Records contained in a dataset ->
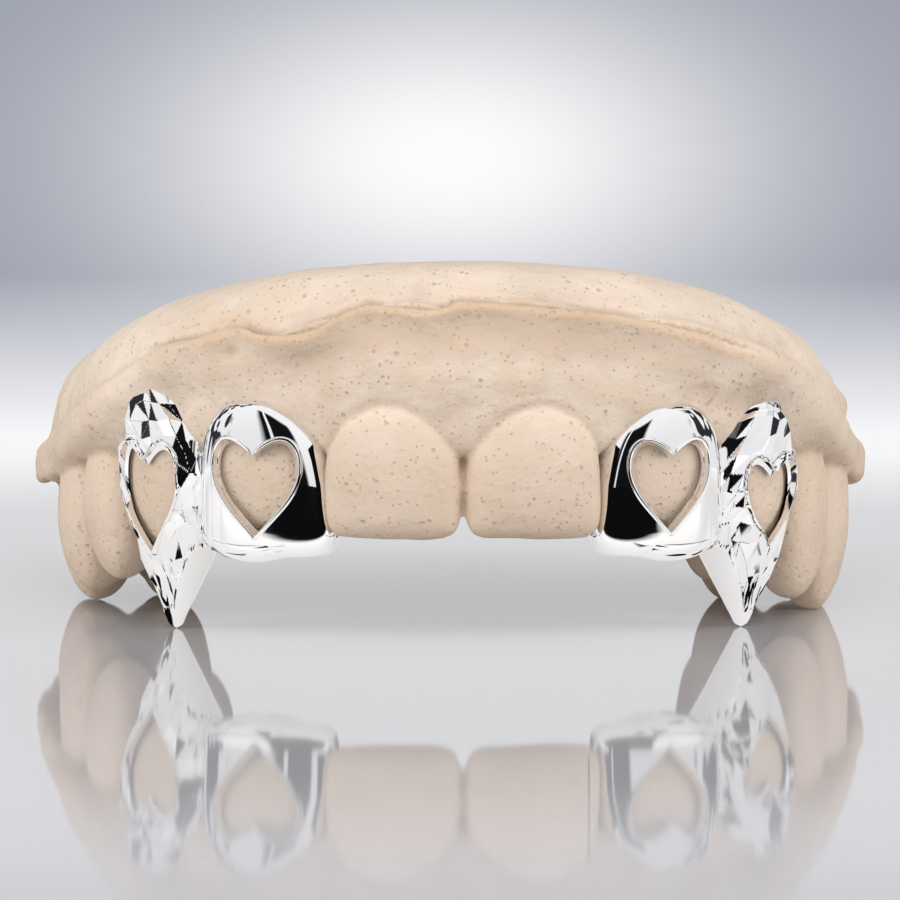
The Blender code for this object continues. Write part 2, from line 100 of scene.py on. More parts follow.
def through(knots, values, at):
    """Smooth curve through the knots that never overshoots them.

    Each slope at a knot is the harmonic mean of its two neighbours' slopes, or zero where
    they point opposite ways, and a cubic joins knot to knot.
    """
    knots, values = np.asarray(knots, float), np.asarray(values, float)
    width = np.diff(knots)
    slope = np.diff(values) / width
    product = slope[:-1] * slope[1:]
    total = np.where(product > 0, slope[:-1] + slope[1:], 1.0)
    inner = np.where(product > 0, 2 * product / total, 0.0)
    tangent = np.concatenate([slope[:1], inner, slope[-1:]])
    i = np.clip(np.searchsorted(knots, at, side="right") - 1, 0, len(knots) - 2)
    s = (at - knots[i]) / width[i]
    start = (1 + 2 * s) * (1 - s) ** 2 * values[i] + s * (1 - s) ** 2 * width[i] * tangent[i]
    return start + s * s * (3 - 2 * s) * values[i + 1] + s * s * (s - 1) * width[i] * tangent[i + 1]


def grid_faces(rows, columns, wrap=False):
    """Quads between neighbours of a grid; with wrap the last column meets the first."""
    number = np.arange(rows * columns).reshape(rows, columns)
    if wrap:
        number = np.concatenate([number, number[:, :1]], axis=1)
    corners = (number[:-1, :-1], number[:-1, 1:], number[1:, 1:], number[1:, :-1])
    return np.stack(corners, axis=-1).reshape(-1, 4)


def make_mesh(name, points, faces):
    """Mesh in the part's frame from points in arch millimetres, doubles merged, faces outwards."""
    mesh = bpy.data.meshes.new(name)
    points = np.asarray(points, float).reshape(-1, 3) + (0.0, ARCH_FRONT, 0.0)
    mesh.from_pydata((points * MM).tolist(), [], [list(face) for face in faces])
    bm = bmesh.new()
    bm.from_mesh(mesh)
    bmesh.ops.remove_doubles(bm, verts=bm.verts, dist=WELD * MM)
    bmesh.ops.recalc_face_normals(bm, faces=bm.faces)
    bm.to_mesh(mesh)
    bm.free()
    return mesh


def make_piece(name, mesh, material):
    """Object at the origin that shows the mesh in one material."""
    item = bpy.data.objects.new(name, mesh)
    bpy.context.scene.collection.objects.link(item)
    mesh.materials.clear()
    mesh.materials.append(material)
    mesh.polygons.foreach_set("use_smooth", [True] * len(mesh.polygons))
    return item


def settle(item):
    """Put an object's modifiers into its mesh."""
    bpy.context.view_layer.update()
    graph = bpy.context.evaluated_depsgraph_get()
    mesh = bpy.data.meshes.new_from_object(item.evaluated_get(graph), depsgraph=graph)
    item.modifiers.clear()
    item.data = mesh
    return item


def mirrored(points, side):
    """The points on the viewer's right, or with side -1 their mirror image on the left."""
    return np.asarray(points) * (side, 1.0, 1.0)


def rising(value, start, width):
    """0 up to start, then straight up to 1 over the width."""
    return np.clip((value - start) / width, 0.0, 1.0)


def falling(value, end, width):
    """1, then straight down over the width to 0 at end."""
    return np.clip((end - value) / width, 0.0, 1.0)


# %% [markdown]
# ## Noise
#
# Poured stone is never quite even. Blender has noise textures, but the shape itself should
# carry the larger lumps, so a small noise function moves the vertices: random values sit on
# a lattice, and each point blends the eight values round it.

# %% Noise
def soft_noise(points, grain, seed):
    """Noise between -1 and 1: lattice values, blended by the smoothstep of each offset."""
    cells = np.random.default_rng(seed).uniform(-1, 1, (24, 24, 24))
    place = np.asarray(points) / grain + 100
    base = np.floor(place).astype(int)
    part = place - base
    part = part * part * (3 - 2 * part)
    total = np.zeros(len(place))
    for corner in np.ndindex(2, 2, 2):
        weight = np.prod(np.where(corner, part, 1 - part), axis=1)
        x, y, z = ((base + corner) % 24).T
        total += weight * cells[x, y, z]
    return total


# %% [markdown]
# ## Shaders as formulas
#
# A Blender material is a graph of small nodes. A graph drawn by mouse can't be read in a
# script, so these helpers add a node, set or link its inputs, and hand back its output. The
# rest of the lesson then reads like formulas.

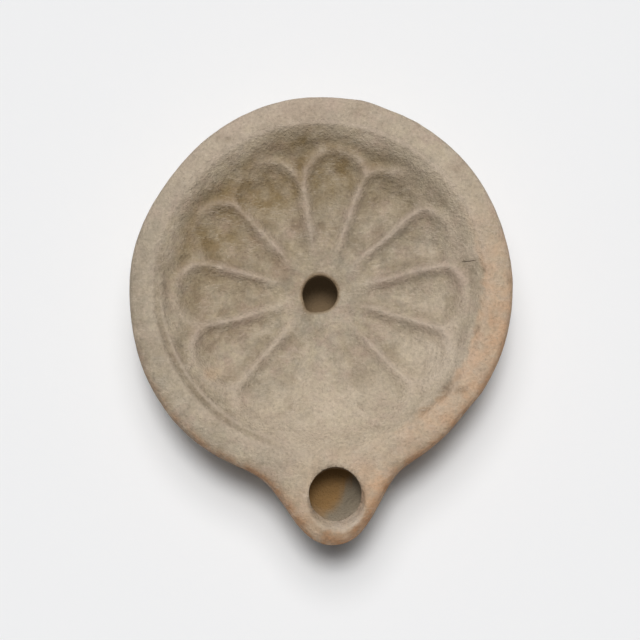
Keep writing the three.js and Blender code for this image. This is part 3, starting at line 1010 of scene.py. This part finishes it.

The exercise ->
Quote exactly the lines running from the start of the listing above through the line where "return np.stack(corners, axis=-1).reshape(-1, 4)" is found, and output no other lines.

Written answer ->
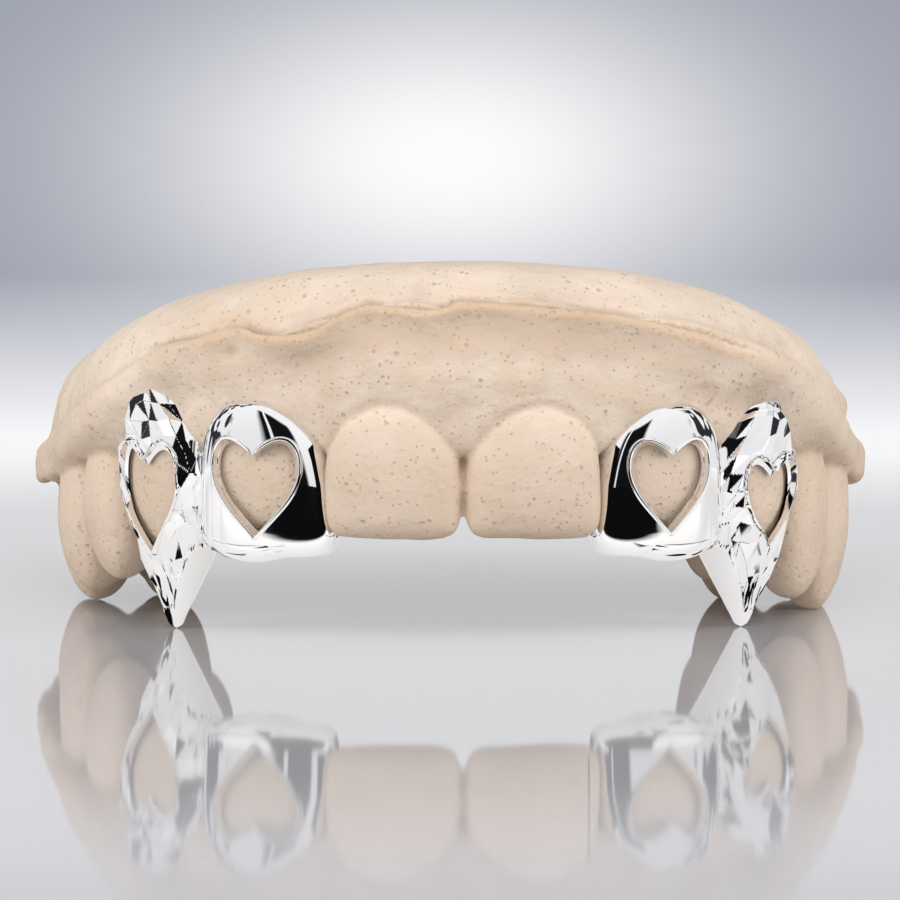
The Blender code for this object continues. Write part 2, from line 100 of scene.py on. More parts follow.
def through(knots, values, at):
    """Smooth curve through the knots that never overshoots them.

    Each slope at a knot is the harmonic mean of its two neighbours' slopes, or zero where
    they point opposite ways, and a cubic joins knot to knot.
    """
    knots, values = np.asarray(knots, float), np.asarray(values, float)
    width = np.diff(knots)
    slope = np.diff(values) / width
    product = slope[:-1] * slope[1:]
    total = np.where(product > 0, slope[:-1] + slope[1:], 1.0)
    inner = np.where(product > 0, 2 * product / total, 0.0)
    tangent = np.concatenate([slope[:1], inner, slope[-1:]])
    i = np.clip(np.searchsorted(knots, at, side="right") - 1, 0, len(knots) - 2)
    s = (at - knots[i]) / width[i]
    start = (1 + 2 * s) * (1 - s) ** 2 * values[i] + s * (1 - s) ** 2 * width[i] * tangent[i]
    return start + s * s * (3 - 2 * s) * values[i + 1] + s * s * (s - 1) * width[i] * tangent[i + 1]


def grid_faces(rows, columns, wrap=False):
    """Quads between neighbours of a grid; with wrap the last column meets the first."""
    number = np.arange(rows * columns).reshape(rows, columns)
    if wrap:
        number = np.concatenate([number, number[:, :1]], axis=1)
    corners = (number[:-1, :-1], number[:-1, 1:], number[1:, 1:], number[1:, :-1])
    return np.stack(corners, axis=-1).reshape(-1, 4)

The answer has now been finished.